Amazon.com Suffers Search Glitch, Users Say
An anonymous reader writes: If you go to Amazon.com right now and attempt to search for a product, no items are appearing in the search results. Attempts to submit any feedback are failing too, with no error or response of any kind on the page. This is happening regardless of browser, operating system or ISP. On Twitter, numerous people have corroborated the issue. It appears the issue began roughly 40 minutes ago. Amazon has yet to acknowledge the glitch. Interestingly, Amazon's international properties, such as Amazon India, are not facing this issue.
Correctly returning no search results!
Bernie Sanders is continuing his assault on Amazon by hacking them.
"That's the way to do it" - Punch
They ran out of stock.
Confirmed here too..
...by moving to AWS and is now killing it!
I've never received relevant search results on Amazon.
and it'll be working again in 5 mins...
Maybe it's because everybody is telling everybody else to go take a look at blank results, flooding them further.
Table-ized A.I.
Must. Consume. NOW.
T's anti-Woodward twitter storm broke the Interwebs.
Yes, search is definitely down.
Any other AWS offline (assuming amazon uses their own cloud services for their web search)?
for Amazon, not news sites. The fact this makes news is quite enlightening, and not in a good way. Next we will hear about the poor third party sellers losing sales because no one can find their products.
But search results for simple keywords brings back movies ("power" brings up Power Rangers, "black" brings up Black Panther). I don't know their infrastructure architecture but maybe their product search indexes are off-line but their media properties' are okay or back up already?
Search is working just fine.
People search Amazon with Amazon's own search feature?
I can never find anything with it. I always tell Google to search Amazon to find stuff. More often than not, the same keywords on Google return relevant results that Amazon itself won't find.
The search on Amazon has been the worst of all since the beginning.... one of many example is that they don't let you sort by price unless you choose a category?
I just took a break from blocking Amazon owned IP networks and AWS instances at my router after finding my site getting slammed by nefarious bots making bogus automated queries from them. Then I came here and saw this thread.
It has been going on for awhile but has picked up a bit where I finally got fed up enough to start blocking entire AWS subnets. I am going to take a guess Amazon search is being attack by bots from their own network.
You too? Even though this is irrelevant to this article, but, same with a lot of my webservers. Many bots coming from Amazon AWS servers, more and more these days.
I actually used to program a lot of web bots over a decade ago for projects (respectful ones), and to see the shitty bots coded and used today is ridiculous.

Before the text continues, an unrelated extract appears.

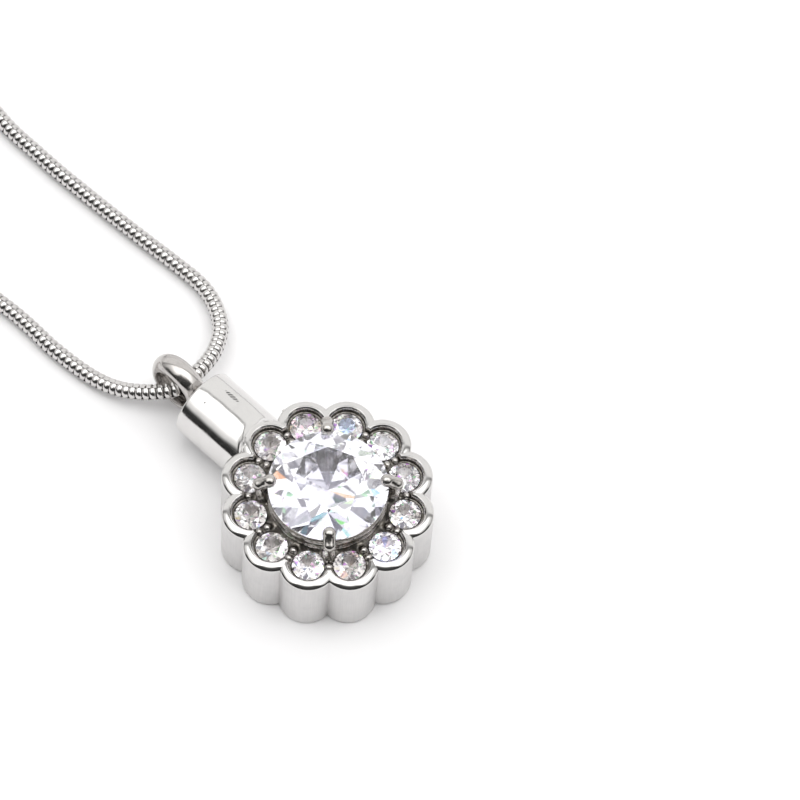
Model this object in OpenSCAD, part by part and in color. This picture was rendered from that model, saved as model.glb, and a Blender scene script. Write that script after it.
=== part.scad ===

They even leave the default Python or other libraries' user-agents in, lazy fucks. They don't throttle the requests politely with any delays either, so it's basically a minor DoS attack. I don't understand why AWS doesn't auto-detect this and at least send a notice: "Hey we noticed your instance of AWS is sending significantly high values of HTTP(S) requests to servers all over the world, are you sure you aren't using a badly coded Python script that may be pissing off half the world's webmasters?"
I see allot of that to but in this case the bots coming from AWS and Amazon networks were smart enough to use various user agents. I know this is irrelevant to but right my worst bot traffic like you describe is coming out of China recently and 1000x worse. Amazon and Alibaba were pretty far down the list of offenders but bad enough were action had to be taken.
We've come quite a ways if "website has glitch" is big news.